Z669.1 → A Review of UWO's MLIS Program and Some Advice


This post has been building in my head for almost two years now - longer than I've actually had this blog. And since my time in the MLIS program has now come to a close, I figured now is the best time to put it all down in print. The MLIS program at the University of Western Ontario has generated a lot of thoughts over the past two years, a lot of discussion between friends - and a lot rants, too. I've truly enjoyed my time in the program and earning my degree. My thoughts on the good and the bad parts of the program are under the cut.

First of all, the MLIS program at UWO can be done in one calendar year. That is pretty damn excellent, especially for people that are transitioning from being a paraprofessional tech into the world of professional librarianship. Whether you have a job waiting for you or you've firmly built a family life in another city, having a one-year program can certainly help. It doesn't have to be done in 1 year of course - I took 2! - but it's certainly an appeal that I've heard mentioned by a great many of my classmates.

The short time, however, also means that there's not a whole lot of time to figure out your path in librarianship. When I began the program, I was open to all kinds of librarianship (public, academic, and special - reference, cataloguing, and so on) but the 9 credits allowed outside of the 6 required courses meant that you have to choose wisely. Now, the program is undergoing some changes and there's only 5 required courses now which frees up an extra elective - but still, choose wisely. This can lead to a bit of regret. For example, as much as I love and appreciate archives - and even though I gained some valuable insight into that field of work - I do regret taking my Archives Administration course. It's great if that's what you're into, but I wasn't and I knew I wasn't when I was signing up for it. By the time I began my last term in the program, I was seriously regretting using up an elective on that course when I could've been taking something else.

Speaking of courses, I've found that there can be a lot of overlap between elective courses and the required courses. This isn't necessarily a bad thing, of course - when you think about it, those required courses are supposed to be giving you the basis of materials and knowledge for moving ahead in the profession. But, I'll admit, it can get grating sometimes when you're taking four different courses in a semester that all cover some the same data collection information you learned about in the required statistics course. It's important information, sure, but I wish instructors would put a better spin on the material and have it focused a bit more on that specific course. Like I said, it's frustrating to show up to 3 of 4 classes in a week that all present the same material about how to construct a proper user survey.


Some more about courses: talk with your classmates about them. Talk to people that may be a term or two ahead and get their opinions about courses - talk to anyone you trust or think could help you. And then make the choice that's right for you and your future career. I say this because, sometimes, the course descriptions posted on the FIMS website aren't always accurate. They always seemed to me to have been written 2-3 years ago - or worse, 2-3 instructors ago - and don't always give the most accurate representation about what would be covered in a class. Case in point: I took Information Retrieval in the summer 2012 semester and loved it - it was in-depth web information presented with lab time and assignments that were clearly tied to the subject matter. Flash forward to the summer 2013 semester: the usual instructor is on some kind of sabbatical leave, and a friend tells me that the course structure and content has completely changed - it's more theoretical than practical and hands-on, and the assignments are reflection papers rather than lab-work. And nothing in the course outline that was provided to students had changed when they were selecting that course. That's frustrating, to say the least.

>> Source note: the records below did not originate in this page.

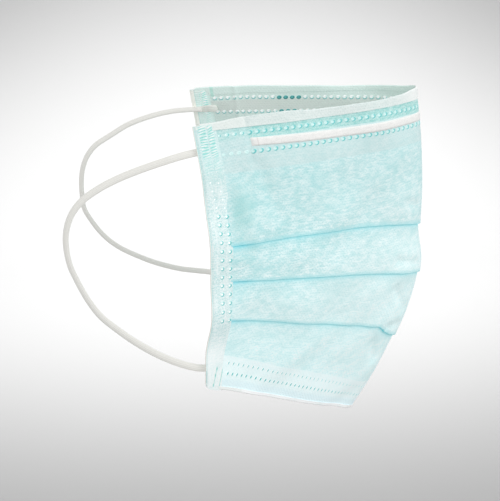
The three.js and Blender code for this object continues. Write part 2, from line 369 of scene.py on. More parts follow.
# fold, ear, front, back, spread, blunt, power, lift, swing: the shares of the solid, except that the last two
# lines lie a little further back at the fold, and the last one bows up more, as the bottom edge does
LINES = np.array([
    (0, 0, 0, 1, 0.72, 0.10, 1.75, 0, 0),
    (0.157, 0.18, -0.17, 0.965, 0.82, 0.12, 1.65, 0.15, 0),
    (0.284, 0.31, -0.23, 0.95, 0.88, 0.13, 1.55, 0.4, 0.1),
    (0.4, 0.435, -0.24, 0.94, 0.94, 0.13, 1.45, 0.85, 0.3),
    (0.555, 0.57, -0.3, 0.94, 0.97, 0.13, 1.4, 0.85, 0.6),
    (0.758, 0.725, 0.15, 0.945, 0.99, 0.12, 1.3, 1, 1),
    (0.91, 0.87, 0.675, 0.97, 1, 0.12, 1.25, 0.7, 1.05),
    (1, 1, 1.05, 0.975, 1, 0.12, 1.22, 0.33, 1.1),
])
PLEAT_LINES = [3, 4, 5]


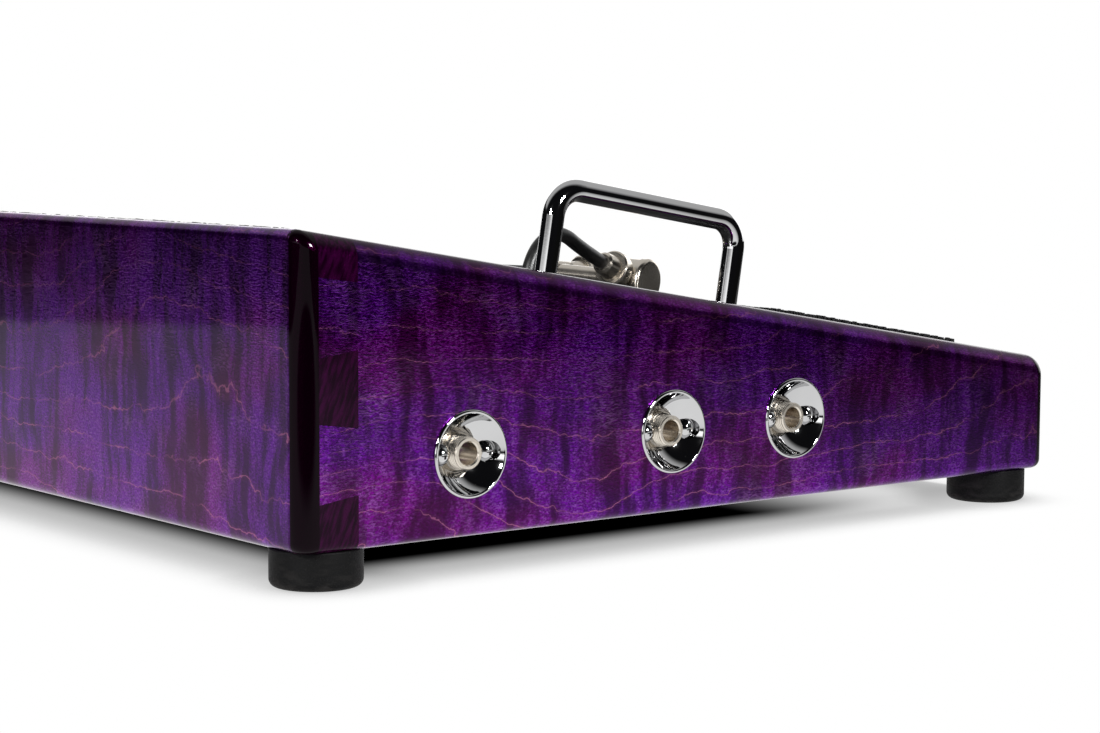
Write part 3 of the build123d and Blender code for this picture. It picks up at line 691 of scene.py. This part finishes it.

Other thoughts: take advantage of the co-op program. For the love of all things good in this world - puppies! rainbows! books! - take advantage of the co-op program. Competition seems to be getting heavier as organizational budgets get lighter, but it will help you in the long run, I swear. Practical experience in a library setting will always outweigh none. I have to believe that. If you can't commit to the co-op program for whatever reason, apply for external internships and get involved in student groups. Student groups will get you networking access to professionals and will allow you to build leadership/marketing/budgeting skills that can translate in a job interview. Do it.

Lastly, know that 99% of the time there are people there that genuinely want to help you succeed. Get résumé help if you need/want it. Attend those information sessions about music librarianship, or publishing in libraries, or whatever other great guest lineup the Graduate Resource Centre has on call. Take in all the information you can handle to prepare yourself for the professional world. Relax and vent with your friends as much as possible - they want to see you succeed as much as you want to see them succeed. I promise it will be worth it.

So now I'll open it up to you, readers. Is there anything about your library school program that you loved or hated? Things you wished you had done when you were there?